We introduce a new software program, hext, which generates the taxon-jackknife data sets, runs the bootstrap tree calculations, and identifies excess bootstrap increases as outlier values in boxplot graphs. hext is written in r language and accepts binary data (0/1; e.g. AFLP) as well as co-dominant SNP and genotype data.
We demonstrate the usefulness of hext in large SNP data sets containing putative hybrids and their parents. For instance, using published data of the genus Vitis (˜6,000 SNP loci), hext output supports V. × champinii as a hybrid between V. rupestris and V. mustangensis.
With simulated SNP and AFLP data sets, excess increases in bootstrap support were not always connected with the hybrid taxon (false positives), whereas the expected bootstrap signal failed to appear on several occasions (false negatives). Potential causes for both types of spurious results are discussed.
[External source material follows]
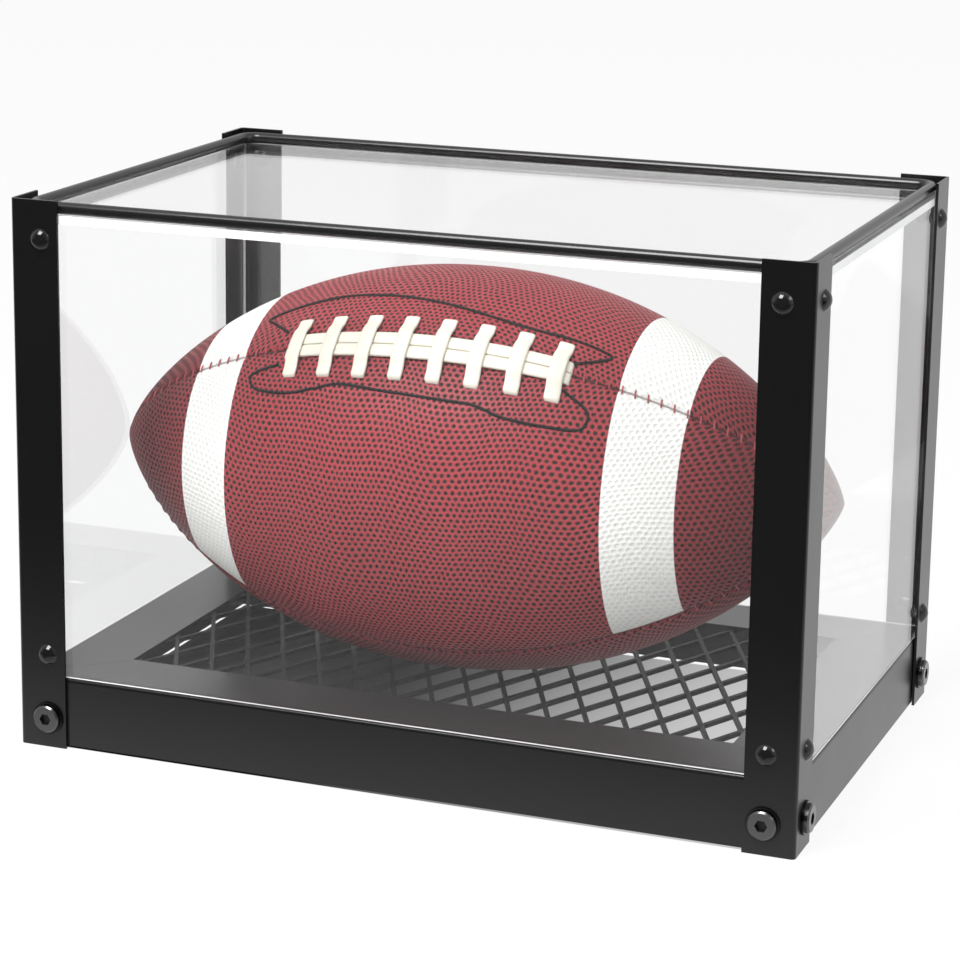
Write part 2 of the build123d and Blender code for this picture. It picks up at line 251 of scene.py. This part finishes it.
powder_coat = grained("powder_coat", (0.006, 0.006, 0.0063), 0.3, 0.08, 0.0009, 0.00003)
posts = [name for name in nodes if name.startswith("post_")]
rails = [name for name in nodes if name.startswith("base_rail_")]
finish(powder_coat, *posts, *rails)
rod_coat = grained("rod_coat", (0.012, 0.012, 0.0125), 0.24, 0.06, 0.0012, 0.00002)
finish(rod_coat, "lid_rod_rim")
mesh_coat = grained("mesh_coat", (0.008, 0.008, 0.0083), 0.5, 0.1, 0.0012, 0.00004, specular=0.14)
finish(mesh_coat, "mesh_floor")

# The clear walls and lid panel: cast acrylic sheet with polished edges. The edge faces are near-white, a painted
# highlight for the bright lines that the sheet's edges show.
acrylic = bpy.data.materials.new("clear_acrylic")
acrylic.use_nodes = True
tree = acrylic.node_tree
shader = tree.nodes["Principled BSDF"]
shader.inputs["Base Color"].default_value = (0.998, 1.0, 1.0, 1)
shader.inputs["Roughness"].default_value = 0.0
shader.inputs["IOR"].default_value = 1.49
shader.inputs["Transmission Weight"].default_value = 1.0
path = tree.nodes.new("ShaderNodeLightPath")
clear = tree.nodes.new("ShaderNodeBsdfTransparent")
mix = tree.nodes.new("ShaderNodeMixShader")
passing = math_node(tree, "MAXIMUM", path.outputs["Is Shadow Ray"], path.outputs["Is Diffuse Ray"])
link(tree, [(passing, mix.inputs[0]), (shader.outputs[0], mix.inputs[1]), (clear.outputs[0], mix.inputs[2]),
            (mix.outputs[0], tree.nodes["Material Output"].inputs["Surface"])])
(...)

With both empirical and simulated data sets, the taxon-jackknife output generated by hext provided additional signatures of hybrid taxa, including changes in tree topology across trees, consistent effects of exclusions of the hybrid and the parent taxa, and moderate (rather than excessive) increases in bootstrap support. hext significantly facilitates the taxon-jackknife approach to hybrid taxon detection, even though the simple test for excess bootstrap increase may not reliably identify hybrid taxa in all applications.
Tropheus AFLP data
A nexus-format file with the AFLP data of Tropheus spp. sampled from Lake Tanganyika. Sampling information is given in Egger et al. (2007; BMC Evolutionary Biology, 7, 137).
This file contains SNP genotype data of North American canids used in a homoplasy excess test for hybrid signal. The data were collected by vonHoldt et al. (2011; Genome Research 21, 1294-1305). The first line contains sample names. Row names indicate SNP loci. SNP genotypes are scored as 0 (homozygous for one allele), 1 (heterozygous), 2 (homozygous for the other allele).